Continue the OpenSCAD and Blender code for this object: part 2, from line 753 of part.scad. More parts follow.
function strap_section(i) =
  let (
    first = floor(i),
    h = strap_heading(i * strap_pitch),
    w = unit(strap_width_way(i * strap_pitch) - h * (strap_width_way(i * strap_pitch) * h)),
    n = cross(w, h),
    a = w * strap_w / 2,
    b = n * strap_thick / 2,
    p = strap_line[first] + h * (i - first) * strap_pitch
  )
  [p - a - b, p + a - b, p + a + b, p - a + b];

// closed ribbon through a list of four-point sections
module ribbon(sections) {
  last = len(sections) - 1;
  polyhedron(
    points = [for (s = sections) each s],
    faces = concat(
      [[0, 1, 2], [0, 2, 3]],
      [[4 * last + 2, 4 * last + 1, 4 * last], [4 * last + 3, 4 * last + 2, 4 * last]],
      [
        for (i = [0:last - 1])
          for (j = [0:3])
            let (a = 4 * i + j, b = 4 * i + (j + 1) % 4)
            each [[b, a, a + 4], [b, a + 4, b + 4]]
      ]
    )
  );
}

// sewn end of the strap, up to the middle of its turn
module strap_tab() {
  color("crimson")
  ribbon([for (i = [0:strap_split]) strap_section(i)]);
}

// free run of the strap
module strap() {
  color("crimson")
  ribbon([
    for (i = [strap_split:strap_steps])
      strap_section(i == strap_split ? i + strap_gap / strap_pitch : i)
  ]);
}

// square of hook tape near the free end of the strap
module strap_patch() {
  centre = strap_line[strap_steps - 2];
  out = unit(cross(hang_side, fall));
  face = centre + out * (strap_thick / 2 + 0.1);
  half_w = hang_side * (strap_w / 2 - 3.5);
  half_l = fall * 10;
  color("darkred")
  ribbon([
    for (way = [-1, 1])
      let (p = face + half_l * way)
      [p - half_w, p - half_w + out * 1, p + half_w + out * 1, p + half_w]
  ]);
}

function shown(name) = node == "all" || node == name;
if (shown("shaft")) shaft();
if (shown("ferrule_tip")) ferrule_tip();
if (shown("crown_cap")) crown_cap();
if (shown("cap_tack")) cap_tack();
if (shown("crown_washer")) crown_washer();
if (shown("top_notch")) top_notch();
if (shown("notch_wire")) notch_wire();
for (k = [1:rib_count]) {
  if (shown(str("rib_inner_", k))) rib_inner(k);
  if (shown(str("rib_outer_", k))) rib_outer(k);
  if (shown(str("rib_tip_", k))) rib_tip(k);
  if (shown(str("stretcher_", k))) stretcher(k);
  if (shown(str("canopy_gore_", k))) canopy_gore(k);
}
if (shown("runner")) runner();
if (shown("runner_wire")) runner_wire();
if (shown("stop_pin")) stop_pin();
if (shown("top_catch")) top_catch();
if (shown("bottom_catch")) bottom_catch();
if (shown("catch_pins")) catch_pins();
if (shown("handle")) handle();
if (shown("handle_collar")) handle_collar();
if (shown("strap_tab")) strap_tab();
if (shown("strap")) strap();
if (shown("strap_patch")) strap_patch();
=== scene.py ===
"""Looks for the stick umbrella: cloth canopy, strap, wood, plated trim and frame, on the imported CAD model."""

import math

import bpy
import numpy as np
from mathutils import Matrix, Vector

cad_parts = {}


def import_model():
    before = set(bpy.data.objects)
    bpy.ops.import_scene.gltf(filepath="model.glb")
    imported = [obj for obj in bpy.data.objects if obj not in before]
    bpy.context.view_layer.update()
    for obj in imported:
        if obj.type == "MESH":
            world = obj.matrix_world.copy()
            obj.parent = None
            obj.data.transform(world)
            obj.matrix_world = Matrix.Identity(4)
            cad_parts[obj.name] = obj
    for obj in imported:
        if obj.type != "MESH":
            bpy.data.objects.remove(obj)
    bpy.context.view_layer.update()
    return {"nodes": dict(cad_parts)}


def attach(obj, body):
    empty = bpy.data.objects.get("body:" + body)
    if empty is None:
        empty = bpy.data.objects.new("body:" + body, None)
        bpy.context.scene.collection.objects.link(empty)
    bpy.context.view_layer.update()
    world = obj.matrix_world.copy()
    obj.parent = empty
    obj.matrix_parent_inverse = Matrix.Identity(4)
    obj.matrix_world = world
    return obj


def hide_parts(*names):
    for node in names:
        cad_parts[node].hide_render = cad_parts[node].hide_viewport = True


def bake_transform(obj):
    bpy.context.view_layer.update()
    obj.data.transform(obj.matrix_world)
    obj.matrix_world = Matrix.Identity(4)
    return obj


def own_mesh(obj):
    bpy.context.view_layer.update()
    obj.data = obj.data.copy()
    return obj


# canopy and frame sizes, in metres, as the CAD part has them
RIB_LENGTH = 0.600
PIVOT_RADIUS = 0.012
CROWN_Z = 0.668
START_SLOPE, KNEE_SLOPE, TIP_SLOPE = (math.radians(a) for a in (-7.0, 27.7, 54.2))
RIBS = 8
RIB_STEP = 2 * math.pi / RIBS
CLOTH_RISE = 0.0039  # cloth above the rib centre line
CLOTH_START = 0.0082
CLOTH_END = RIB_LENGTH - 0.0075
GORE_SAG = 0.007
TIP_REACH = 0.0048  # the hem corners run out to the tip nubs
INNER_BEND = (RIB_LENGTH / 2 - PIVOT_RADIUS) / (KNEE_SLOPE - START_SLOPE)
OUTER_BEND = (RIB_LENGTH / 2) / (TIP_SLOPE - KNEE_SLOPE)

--

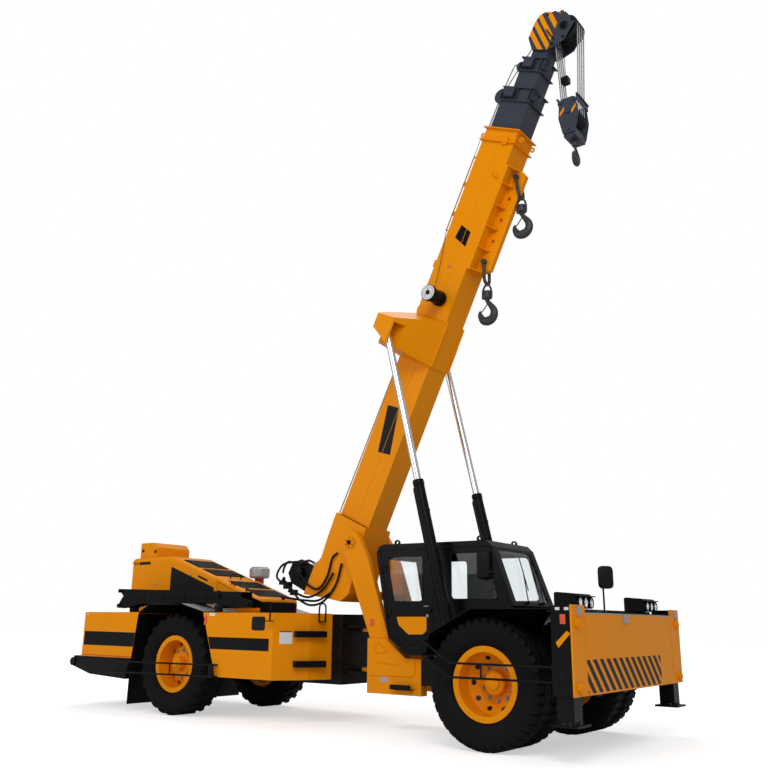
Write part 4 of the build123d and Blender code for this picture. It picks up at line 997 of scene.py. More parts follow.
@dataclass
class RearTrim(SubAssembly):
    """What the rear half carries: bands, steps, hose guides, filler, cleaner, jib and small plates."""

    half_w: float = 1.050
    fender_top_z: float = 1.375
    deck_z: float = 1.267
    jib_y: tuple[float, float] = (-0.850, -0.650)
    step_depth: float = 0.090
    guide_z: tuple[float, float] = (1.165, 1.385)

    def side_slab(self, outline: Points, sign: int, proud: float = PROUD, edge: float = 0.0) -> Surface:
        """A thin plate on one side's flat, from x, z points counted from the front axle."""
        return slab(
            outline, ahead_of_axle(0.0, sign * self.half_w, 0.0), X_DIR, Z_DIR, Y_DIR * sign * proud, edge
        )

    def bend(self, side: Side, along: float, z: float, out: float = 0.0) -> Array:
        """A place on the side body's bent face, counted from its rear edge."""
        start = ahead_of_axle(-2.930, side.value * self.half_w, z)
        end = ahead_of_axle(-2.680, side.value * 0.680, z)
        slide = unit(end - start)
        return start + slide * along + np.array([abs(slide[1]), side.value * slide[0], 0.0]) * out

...

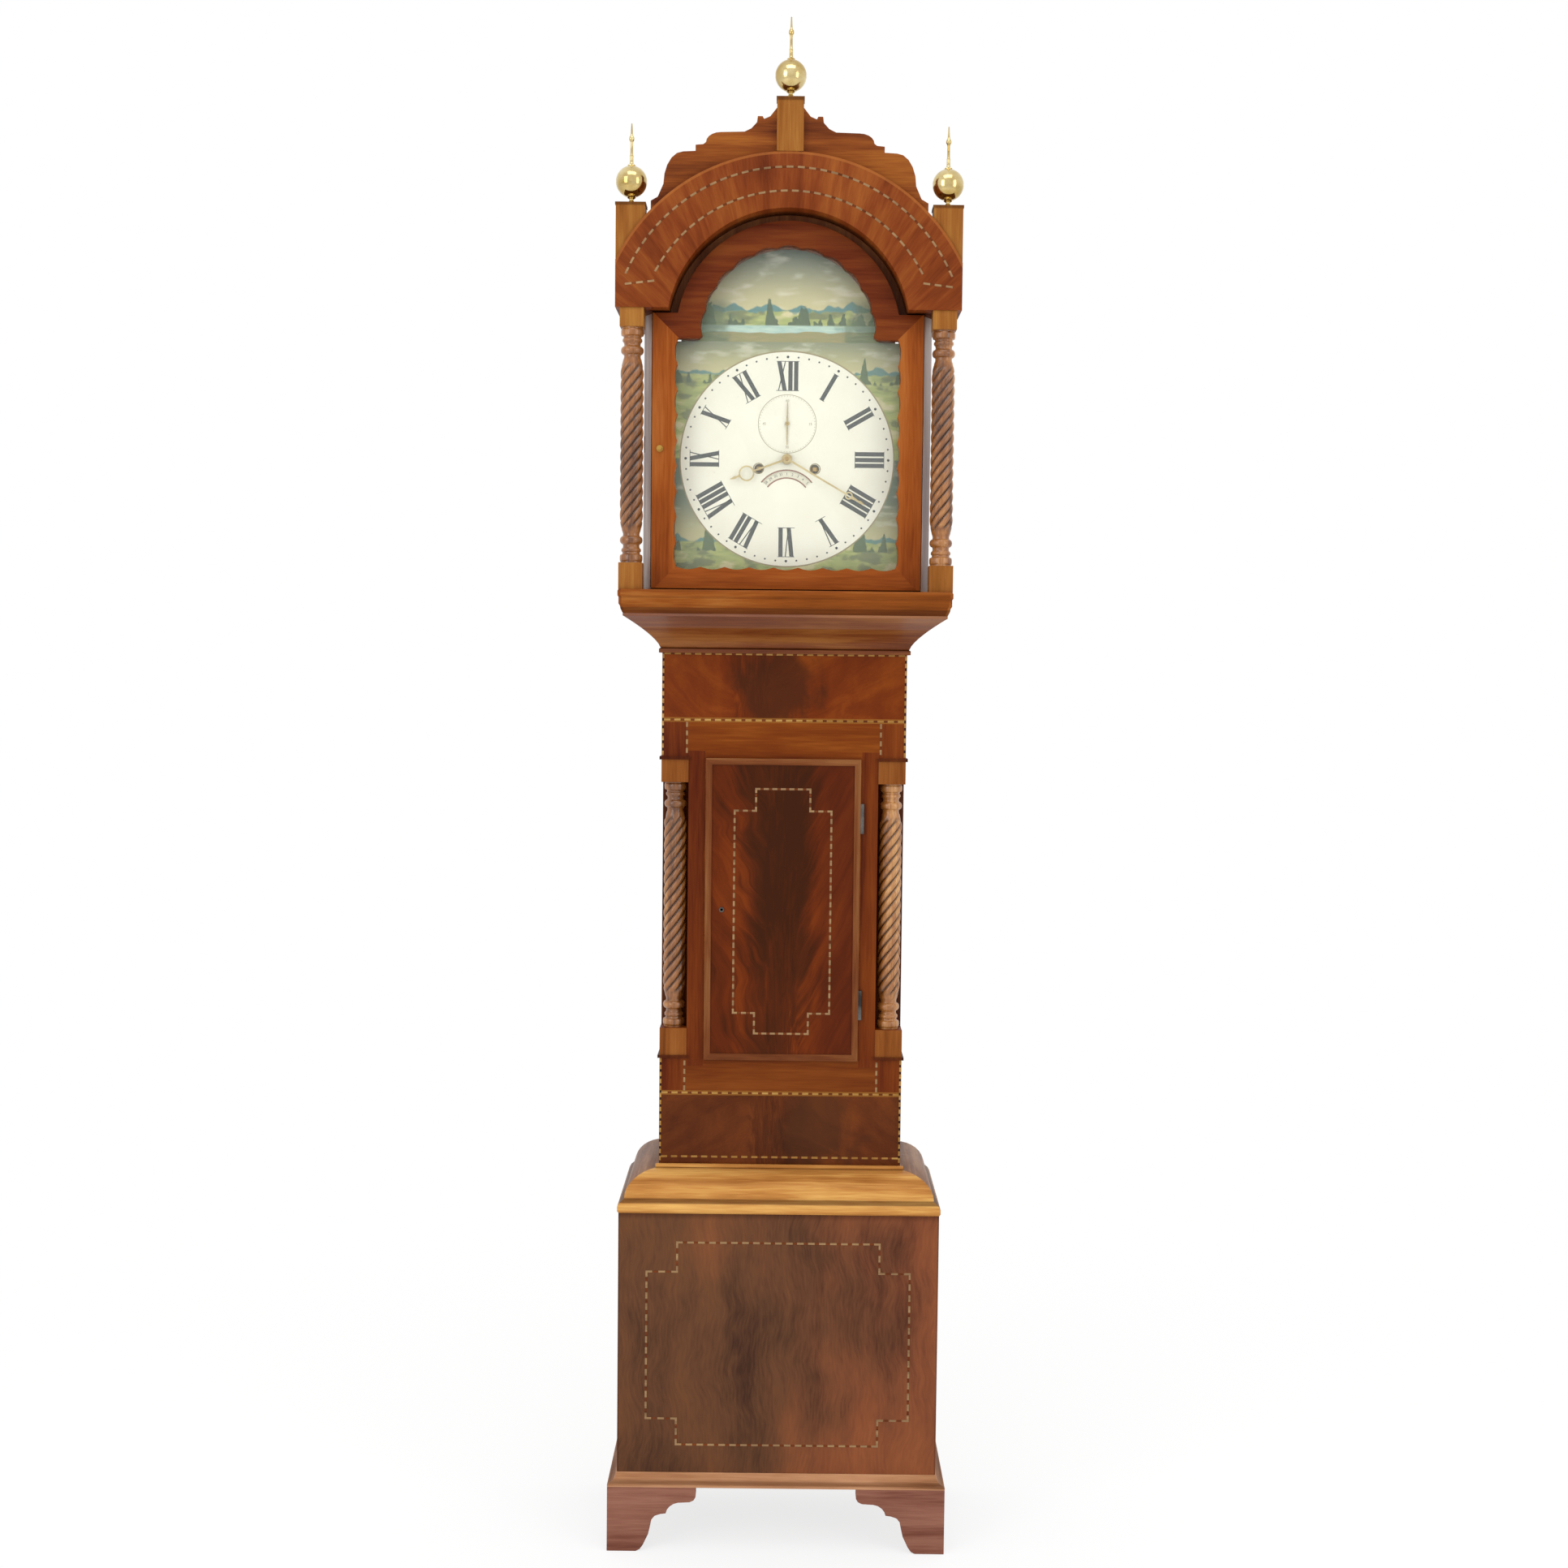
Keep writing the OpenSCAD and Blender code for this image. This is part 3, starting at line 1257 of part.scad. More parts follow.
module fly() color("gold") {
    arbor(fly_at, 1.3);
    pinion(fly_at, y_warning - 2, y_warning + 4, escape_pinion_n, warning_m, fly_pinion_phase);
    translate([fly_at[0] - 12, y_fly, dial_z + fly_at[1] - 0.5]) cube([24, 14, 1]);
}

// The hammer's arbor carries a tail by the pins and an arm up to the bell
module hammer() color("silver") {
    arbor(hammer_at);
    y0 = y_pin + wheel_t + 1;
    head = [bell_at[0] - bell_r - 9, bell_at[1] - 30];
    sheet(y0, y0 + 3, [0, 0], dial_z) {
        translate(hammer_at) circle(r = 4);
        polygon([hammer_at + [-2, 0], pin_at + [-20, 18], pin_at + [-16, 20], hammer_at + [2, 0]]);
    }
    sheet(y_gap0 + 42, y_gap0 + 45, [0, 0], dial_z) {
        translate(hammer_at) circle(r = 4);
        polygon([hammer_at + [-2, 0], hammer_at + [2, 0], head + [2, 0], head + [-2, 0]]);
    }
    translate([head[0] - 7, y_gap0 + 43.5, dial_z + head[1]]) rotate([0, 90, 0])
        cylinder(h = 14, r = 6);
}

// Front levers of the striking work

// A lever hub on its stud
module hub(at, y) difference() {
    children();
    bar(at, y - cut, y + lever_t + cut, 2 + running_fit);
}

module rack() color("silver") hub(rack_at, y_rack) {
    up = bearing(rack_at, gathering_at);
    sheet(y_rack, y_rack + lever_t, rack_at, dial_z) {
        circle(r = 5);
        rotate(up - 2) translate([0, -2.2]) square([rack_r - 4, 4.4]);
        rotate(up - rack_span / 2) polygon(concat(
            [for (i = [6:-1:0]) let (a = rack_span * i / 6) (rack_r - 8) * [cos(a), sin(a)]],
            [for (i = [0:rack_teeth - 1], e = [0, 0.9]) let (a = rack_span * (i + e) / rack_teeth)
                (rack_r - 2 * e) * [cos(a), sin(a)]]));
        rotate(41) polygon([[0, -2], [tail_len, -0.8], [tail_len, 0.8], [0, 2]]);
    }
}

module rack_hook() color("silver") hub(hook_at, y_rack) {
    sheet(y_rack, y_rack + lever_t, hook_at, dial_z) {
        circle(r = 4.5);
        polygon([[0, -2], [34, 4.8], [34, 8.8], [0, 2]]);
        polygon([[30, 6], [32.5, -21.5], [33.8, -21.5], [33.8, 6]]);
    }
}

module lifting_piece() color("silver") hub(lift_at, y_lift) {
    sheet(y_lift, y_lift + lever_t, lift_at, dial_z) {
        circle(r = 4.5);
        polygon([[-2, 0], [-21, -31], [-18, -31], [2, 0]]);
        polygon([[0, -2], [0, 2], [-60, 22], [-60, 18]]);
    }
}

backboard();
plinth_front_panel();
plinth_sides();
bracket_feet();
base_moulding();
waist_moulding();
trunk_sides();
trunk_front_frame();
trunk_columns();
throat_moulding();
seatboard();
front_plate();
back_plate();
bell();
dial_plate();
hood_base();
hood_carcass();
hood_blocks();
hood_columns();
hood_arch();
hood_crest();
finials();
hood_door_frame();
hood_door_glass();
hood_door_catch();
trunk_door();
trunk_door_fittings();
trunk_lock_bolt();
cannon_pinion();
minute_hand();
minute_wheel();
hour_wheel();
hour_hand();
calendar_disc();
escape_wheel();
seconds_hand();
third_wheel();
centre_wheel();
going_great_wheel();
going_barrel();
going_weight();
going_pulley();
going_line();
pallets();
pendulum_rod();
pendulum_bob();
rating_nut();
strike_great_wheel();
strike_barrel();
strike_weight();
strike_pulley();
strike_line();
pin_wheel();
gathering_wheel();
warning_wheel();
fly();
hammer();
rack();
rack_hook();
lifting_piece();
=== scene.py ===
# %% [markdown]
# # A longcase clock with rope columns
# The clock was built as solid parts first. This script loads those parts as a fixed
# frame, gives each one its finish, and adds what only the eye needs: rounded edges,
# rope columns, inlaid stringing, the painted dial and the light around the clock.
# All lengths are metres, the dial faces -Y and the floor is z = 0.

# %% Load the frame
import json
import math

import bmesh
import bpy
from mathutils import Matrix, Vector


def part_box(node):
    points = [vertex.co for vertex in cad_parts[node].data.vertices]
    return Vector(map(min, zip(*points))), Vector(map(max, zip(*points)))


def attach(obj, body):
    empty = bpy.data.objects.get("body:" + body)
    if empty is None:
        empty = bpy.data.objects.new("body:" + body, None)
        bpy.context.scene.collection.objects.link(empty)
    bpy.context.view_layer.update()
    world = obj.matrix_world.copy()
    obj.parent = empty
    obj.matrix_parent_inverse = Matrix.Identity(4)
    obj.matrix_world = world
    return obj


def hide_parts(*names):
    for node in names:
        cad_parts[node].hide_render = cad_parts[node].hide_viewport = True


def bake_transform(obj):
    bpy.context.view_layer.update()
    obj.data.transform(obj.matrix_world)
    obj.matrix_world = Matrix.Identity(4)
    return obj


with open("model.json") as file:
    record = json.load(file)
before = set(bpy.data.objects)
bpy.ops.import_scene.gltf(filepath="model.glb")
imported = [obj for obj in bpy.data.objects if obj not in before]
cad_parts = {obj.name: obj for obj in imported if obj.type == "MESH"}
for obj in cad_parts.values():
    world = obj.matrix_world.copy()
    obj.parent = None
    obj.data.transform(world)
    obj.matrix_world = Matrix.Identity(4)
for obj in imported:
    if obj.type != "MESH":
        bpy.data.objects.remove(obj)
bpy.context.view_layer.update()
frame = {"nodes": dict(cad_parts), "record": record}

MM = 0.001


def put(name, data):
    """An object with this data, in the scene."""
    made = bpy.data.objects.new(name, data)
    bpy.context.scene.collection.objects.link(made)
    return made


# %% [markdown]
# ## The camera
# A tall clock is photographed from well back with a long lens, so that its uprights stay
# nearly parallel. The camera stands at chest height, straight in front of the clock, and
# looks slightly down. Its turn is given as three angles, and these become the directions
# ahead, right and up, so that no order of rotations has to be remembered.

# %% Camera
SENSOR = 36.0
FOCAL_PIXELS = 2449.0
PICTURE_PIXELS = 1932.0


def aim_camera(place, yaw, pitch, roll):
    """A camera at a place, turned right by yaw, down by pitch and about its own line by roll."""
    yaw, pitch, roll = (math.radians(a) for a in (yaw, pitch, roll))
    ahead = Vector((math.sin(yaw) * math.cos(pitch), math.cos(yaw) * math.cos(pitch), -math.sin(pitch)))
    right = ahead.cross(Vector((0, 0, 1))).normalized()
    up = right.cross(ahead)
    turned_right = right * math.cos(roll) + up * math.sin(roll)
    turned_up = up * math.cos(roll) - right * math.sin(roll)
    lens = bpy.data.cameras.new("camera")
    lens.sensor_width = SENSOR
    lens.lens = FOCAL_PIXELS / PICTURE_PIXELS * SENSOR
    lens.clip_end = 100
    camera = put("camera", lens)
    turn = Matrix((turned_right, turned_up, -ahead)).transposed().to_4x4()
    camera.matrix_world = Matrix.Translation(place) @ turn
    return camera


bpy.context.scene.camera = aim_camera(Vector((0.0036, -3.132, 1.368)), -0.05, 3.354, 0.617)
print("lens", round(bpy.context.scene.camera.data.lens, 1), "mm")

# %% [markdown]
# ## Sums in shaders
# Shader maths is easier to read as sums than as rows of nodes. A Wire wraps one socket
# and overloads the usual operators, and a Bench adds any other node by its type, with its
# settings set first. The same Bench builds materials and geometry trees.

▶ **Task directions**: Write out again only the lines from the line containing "Continue the OpenSCAD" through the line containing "[p - a - b, p + a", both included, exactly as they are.

▶ **Task output**:
Continue the OpenSCAD and Blender code for this object: part 2, from line 753 of part.scad. More parts follow.
function strap_section(i) =
  let (
    first = floor(i),
    h = strap_heading(i * strap_pitch),
    w = unit(strap_width_way(i * strap_pitch) - h * (strap_width_way(i * strap_pitch) * h)),
    n = cross(w, h),
    a = w * strap_w / 2,
    b = n * strap_thick / 2,
    p = strap_line[first] + h * (i - first) * strap_pitch
  )
  [p - a - b, p + a - b, p + a + b, p - a + b];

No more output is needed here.